◆ COLLECTED DATA ◆

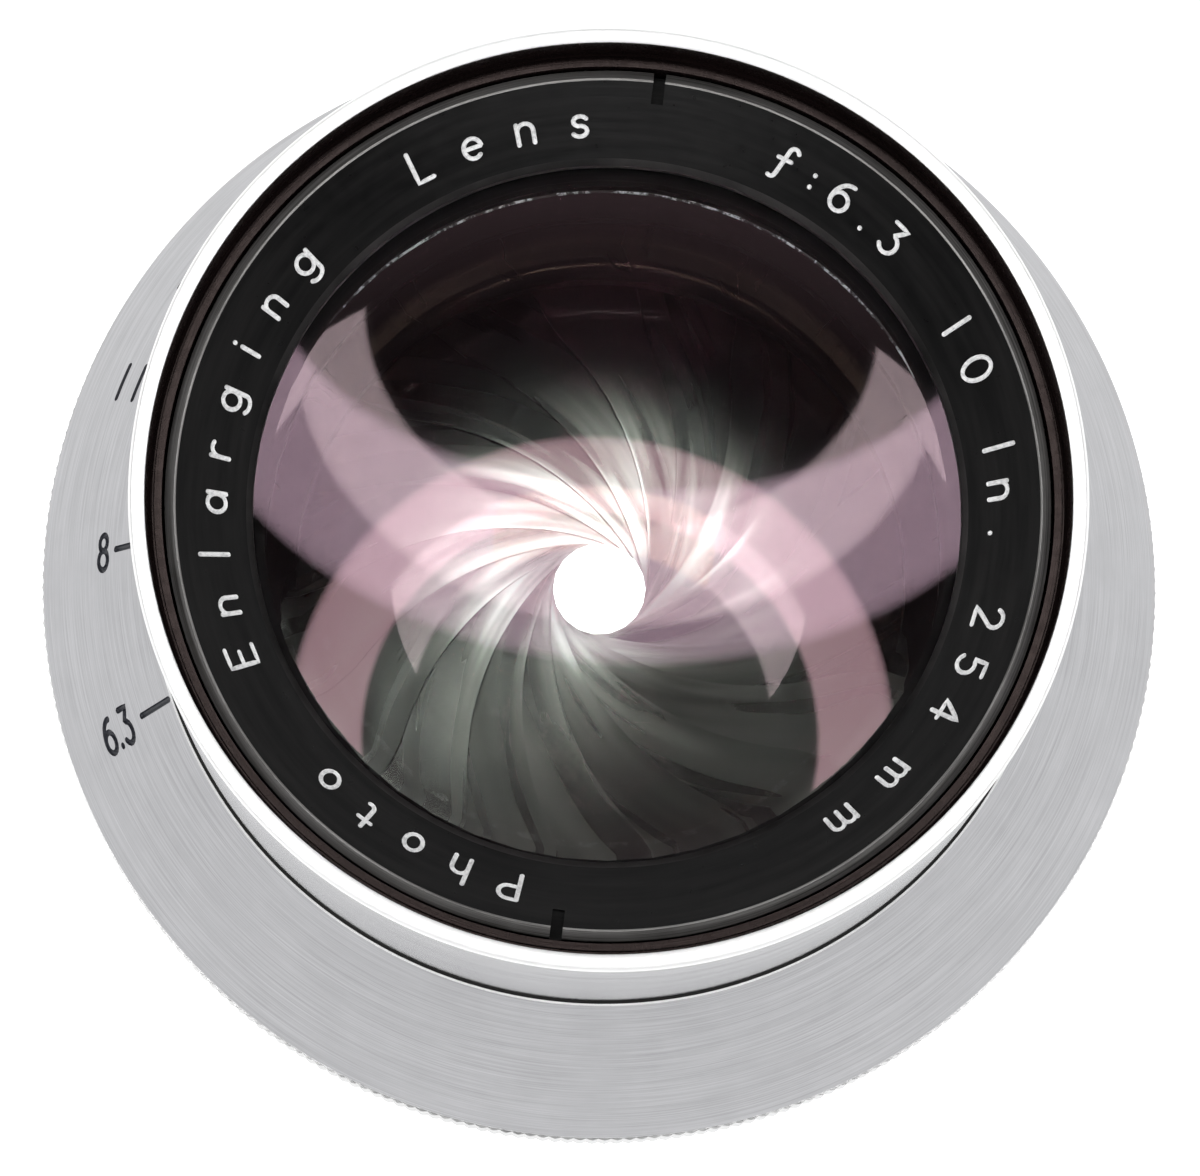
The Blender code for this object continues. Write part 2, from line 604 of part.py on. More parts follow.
# ------------------------------------------------------------------ aperture ring
ring_bore = journal_radius + RUNNING_FIT
knurl_root = ring_edge_radius - KNURL_SINK - KNURL_DEPTH
skirt_bore = ring_edge_radius - KNURL_SINK - KNURL_DEPTH - RING_SKIRT_WALL
aperture_ring = turned("aperture_ring", [
    (ring_top_radius - 0.35, ring_top),
    (ring_top_radius, ring_top - 0.4),
    (ring_edge_radius, ring_edge),
    (ring_edge_radius, ring_edge - KNURL_LAND),
    (knurl_root, ring_edge - KNURL_LAND),
    (knurl_root, ring_low),
    (skirt_bore, ring_low),
    (skirt_bore, ring_edge - 1.0),
    (ring_bore + RING_NECK_WALL, ring_top - RING_WEB_DEPTH),
    (ring_bore + RING_NECK_WALL, ring_neck),
    (ring_bore, ring_neck),
    (ring_bore, ring_top)], STEPS_OUTER, ALUMINIUM)
teeth = []
for n in range(KNURL_TEETH):
    pitch = 360.0 / KNURL_TEETH
    teeth += [polar(knurl_root - 0.1, pitch * n), polar(ring_edge_radius - KNURL_SINK, pitch * (n + 0.5))]
knurl = prisms("knurl", [teeth], ring_low + KNURL_LAND, ring_edge - KNURL_LAND / 2)
hollow = [polar(knurl_root - 0.6, 360.0 * i / STEPS_OUTER) for i in range(STEPS_OUTER)]
knurl_band = add_object("knurl_band", knurl)
combine(knurl_band, add_object("knurl_hollow", prisms("knurl_hollow", [hollow], ring_low - 1.0,
                                                      ring_edge + 1.0)), "DIFFERENCE")
combine(aperture_ring, knurl_band, "UNION")
combine(aperture_ring, add_object("ring_pin_cutter", rods(
    "ring_pin_cutter", DRIVE_PIN_RADIUS + PIN_FIT, [(along_drive(journal_radius - 1.0),
                                                     along_drive(drive_pin_end + 0.2))])), "DIFFERENCE")

# ------------------------------------------------------------------ rings behind it
lock_top = ring_neck - FACE_GAP
lock_low = lock_top - LOCK_RING_THICKNESS
lock_ring = turned("ring_lock_ring", [
    (lock_ring_radius, lock_top), (lock_ring_radius, lock_low),
    (journal_radius + SEAT_GAP, lock_low), (journal_radius + SEAT_GAP, lock_top)], STEPS_OUTER, BRASS)
grub_z = (lock_top + lock_low) / 2
grub_in = journal_radius + SEAT_GAP + 0.05
for number, azimuth in enumerate((30.0, 150.0, 270.0)):
    inner, outer = polar(grub_in, azimuth), polar(lock_ring_radius - 0.15, azimuth)
    near, far = polar(journal_radius - 1.0, azimuth), polar(lock_ring_radius + 1.0, azimuth)
    hole_rod = rods("grub_cutter", LOCK_SCREW_RADIUS + 0.1, [((*near, grub_z), (*far, grub_z))])
    combine(lock_ring, add_object(f"grub_cutter_{number + 1}", hole_rod), "DIFFERENCE")
    add_object(f"lock_ring_screw_{number + 1}",
               rods("grub", LOCK_SCREW_RADIUS, [((*inner, grub_z), (*outer, grub_z))]), STEEL)

jam_top = collar_low - JAM_RING_TO_COLLAR
jam_low = jam_top - JAM_RING_THICKNESS
jam_ring = turned("jam_ring", [
    (jam_ring_radius, jam_top), (jam_ring_radius, jam_low),
    (thread_radius + SEAT_GAP, jam_low), (thread_radius + SEAT_GAP, jam_top)], STEPS_OUTER, ALUMINIUM)
notch_turns = [360.0 * n / JAM_NOTCHES + 30.0 for n in range(JAM_NOTCHES)]
notches = [bar(JAM_NOTCH, jam_ring_radius - JAM_NOTCH_DEPTH, jam_ring_radius + 1.0, turn)
           for turn in notch_turns]
combine(jam_ring, add_object("jam_cutter", prisms("jam_cutter", notches, jam_low - 1.0,
                                                  jam_top + 1.0)), "DIFFERENCE")
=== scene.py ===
"""Looks of the enlarger lens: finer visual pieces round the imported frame, materials, light and camera."""
import math

import bmesh
import bpy
from mathutils import Matrix, Vector


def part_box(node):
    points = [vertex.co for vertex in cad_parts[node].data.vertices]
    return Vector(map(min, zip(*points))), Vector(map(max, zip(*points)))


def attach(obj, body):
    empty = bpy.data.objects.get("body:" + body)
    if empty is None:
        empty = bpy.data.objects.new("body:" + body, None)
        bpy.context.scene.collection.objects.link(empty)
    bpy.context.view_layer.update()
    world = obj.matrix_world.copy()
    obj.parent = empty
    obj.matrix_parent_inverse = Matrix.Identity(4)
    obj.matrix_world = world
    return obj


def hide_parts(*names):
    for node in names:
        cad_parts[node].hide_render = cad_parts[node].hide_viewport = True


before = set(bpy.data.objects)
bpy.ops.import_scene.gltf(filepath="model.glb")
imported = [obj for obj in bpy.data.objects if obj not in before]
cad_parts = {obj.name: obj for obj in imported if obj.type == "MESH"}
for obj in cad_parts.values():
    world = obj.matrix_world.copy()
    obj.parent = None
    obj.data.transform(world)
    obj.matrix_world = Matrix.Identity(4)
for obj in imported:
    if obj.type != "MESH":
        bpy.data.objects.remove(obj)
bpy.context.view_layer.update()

MM = 0.001


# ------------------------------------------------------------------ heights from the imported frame, in mm
def low(node):
    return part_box(node)[0].z / MM


def high(node):
    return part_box(node)[1].z / MM


RIM_Z = high("main_barrel")
NAME_TOP = high("name_ring")
NAME_LOW = low("name_ring")
RING_TOP = high("aperture_ring")
RING_LOW = low("aperture_ring")
FACE_GAP = 0.2            # between stacked pieces
JOURNAL_TOP = RING_TOP + FACE_GAP
RING_EDGE = RING_TOP - 10.0   # lower end of the aperture ring's cone
RING_WEB = RING_TOP - 6.5     # underside of the metal between cone and neck
NECK_LOW = high("ring_lock_ring") + FACE_GAP
LEAF_BASE = high("iris_base_ring") + 0.6
IRIS_SEAT = low("iris_base_ring") - FACE_GAP
CELL_SEAT = high("iris_retaining_ring") + 6.2
LEDGE_Z = RIM_Z - 2.3
COLLAR_TOP = RING_LOW - 1.4
COLLAR_LOW = COLLAR_TOP - 2.5
TUBE_DEPTH = 13.0             # wide bore at the rear end of the barrel

# ------------------------------------------------------------------ radii and counts, in mm
BARREL_R = 27.25
RECESS_R = 26.3       # inside of the front rim
FRONT_BORE = 25.5
JOURNAL_R = 26.1      # bearing of the aperture ring
RING_BORE = 26.18
RING_NECK_R = 29.68
SKIRT_BORE = 33.2     # inside of the aperture ring's skirt
TOP_R = 27.55         # upper end of the aperture ring's cone
EDGE_R = 34.75        # its lower end
KNURL_ROOT = EDGE_R - 0.35
TIP_R = 34.9
IRIS_BORE = 24.5
REAR_BORE = 22.4
TUBE_BORE = 25.0
THREAD_R = 28.0
THREAD_PITCH = 0.7
THREAD_DEPTH = 0.38
COLLAR_R = 31.5
NAME_OUTER = 25.35
NAME_INNER = 20.5
CHAMFER = 24.7        # where the name ring's chamfer starts
DISH_INNER = 20.85
GLASS_R = 21.4
SECOND_R = 20.4
REAR_GLASS_R = 18.7

TURN = 256            # steps round the axis for turned pieces
TURN_ENGRAVED = 384   # and for those with lettering
TURN_GLASS = 192
TEETH = 285           # knurl of the aperture ring
INDEX_AZIMUTH = 121.5 # degrees, the barrel's index mark and the ring's number 45


# ------------------------------------------------------------------ materials
def principled(name, colour, roughness, metallic=0.0, **extra):
    mat = bpy.data.materials.new(name)
    mat.use_nodes = True
    bsdf = mat.node_tree.nodes["Principled BSDF"]
    bsdf.inputs["Base Color"].default_value = (*colour, 1.0)
    bsdf.inputs["Roughness"].default_value = roughness
    bsdf.inputs["Metallic"].default_value = metallic
    for key, value in extra.items():
        socket = bsdf.inputs[key.replace("_", " ")]
        socket.default_value = (*value, 1.0) if isinstance(value, tuple) else value
    return mat, mat.node_tree, bsdf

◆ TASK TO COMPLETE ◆
Write out exactly the lines from the one with "obj.matrix_world = Matrix.Identity(4)" through the one with "REAR_GLASS_R = 18.7", including both, and no others.

◆ ANSWER BELOW ◆
    obj.matrix_world = Matrix.Identity(4)
for obj in imported:
    if obj.type != "MESH":
        bpy.data.objects.remove(obj)
bpy.context.view_layer.update()

MM = 0.001


# ------------------------------------------------------------------ heights from the imported frame, in mm
def low(node):
    return part_box(node)[0].z / MM


def high(node):
    return part_box(node)[1].z / MM


RIM_Z = high("main_barrel")
NAME_TOP = high("name_ring")
NAME_LOW = low("name_ring")
RING_TOP = high("aperture_ring")
RING_LOW = low("aperture_ring")
FACE_GAP = 0.2            # between stacked pieces
JOURNAL_TOP = RING_TOP + FACE_GAP
RING_EDGE = RING_TOP - 10.0   # lower end of the aperture ring's cone
RING_WEB = RING_TOP - 6.5     # underside of the metal between cone and neck
NECK_LOW = high("ring_lock_ring") + FACE_GAP
LEAF_BASE = high("iris_base_ring") + 0.6
IRIS_SEAT = low("iris_base_ring") - FACE_GAP
CELL_SEAT = high("iris_retaining_ring") + 6.2
LEDGE_Z = RIM_Z - 2.3
COLLAR_TOP = RING_LOW - 1.4
COLLAR_LOW = COLLAR_TOP - 2.5
TUBE_DEPTH = 13.0             # wide bore at the rear end of the barrel

# ------------------------------------------------------------------ radii and counts, in mm
BARREL_R = 27.25
RECESS_R = 26.3       # inside of the front rim
FRONT_BORE = 25.5
JOURNAL_R = 26.1      # bearing of the aperture ring
RING_BORE = 26.18
RING_NECK_R = 29.68
SKIRT_BORE = 33.2     # inside of the aperture ring's skirt
TOP_R = 27.55         # upper end of the aperture ring's cone
EDGE_R = 34.75        # its lower end
KNURL_ROOT = EDGE_R - 0.35
TIP_R = 34.9
IRIS_BORE = 24.5
REAR_BORE = 22.4
TUBE_BORE = 25.0
THREAD_R = 28.0
THREAD_PITCH = 0.7
THREAD_DEPTH = 0.38
COLLAR_R = 31.5
NAME_OUTER = 25.35
NAME_INNER = 20.5
CHAMFER = 24.7        # where the name ring's chamfer starts
DISH_INNER = 20.85
GLASS_R = 21.4
SECOND_R = 20.4
REAR_GLASS_R = 18.7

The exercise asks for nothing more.